Wahrhaft im Ausdruck
Ganz anders Marcelo Álvarez als Cavaradossi. Dieser spätberufene Tenor aus Argentinien hat eine schöne, weiche Stimme, weiß genau zu phrasieren, scheut keine Piani, ist wahrhaft im Ausdruck, nicht nur im lyrischen, sondern auch im heldischen Bereich. Seine Duette mit Tosca im ersten und dritten Akt, seine Arie »E lucevan le stelle« sind heute nicht besser zu hören. Die kleineren Partien waren gut besetzt, Alexander Tsymbalyuk als Angelotti blieb blass.

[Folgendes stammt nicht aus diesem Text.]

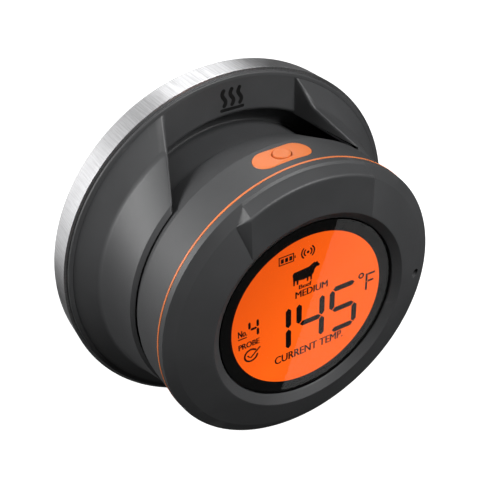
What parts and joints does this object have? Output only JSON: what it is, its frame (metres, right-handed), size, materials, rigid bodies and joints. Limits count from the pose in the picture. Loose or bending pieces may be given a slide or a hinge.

Man kann »Tosca« sehr verschieden inszenieren: historisierend, aktuell, als Parabel. Aber man muss sich entscheiden. Das tut Philipp Himmelmann leider nicht. Der ersten Akt wirkt historisierend, die beiden anderen abstrakt als Reich des Bösen; ein Überwachungsstaat mit kalter Eleganz, Eisen, Kameras, Bildschirmen, Bolzenschussgerät; keine Sterne am Nachthimmel.
Dazu Plakatives: der Mesner liebt den Knaben, die Schergen (sehr stimmmächtig der Philharmonia Chor Wien) schmettern das Te deum., die Liebenden stehen vornehmlich auf Distanz. Enttäuschend, denn gerne erinnert man sich an Himmelmanns »Così fan tutte«.
Die Oper ist ein Hitchcock, die Inszenierung ein ordentlicher Tatort.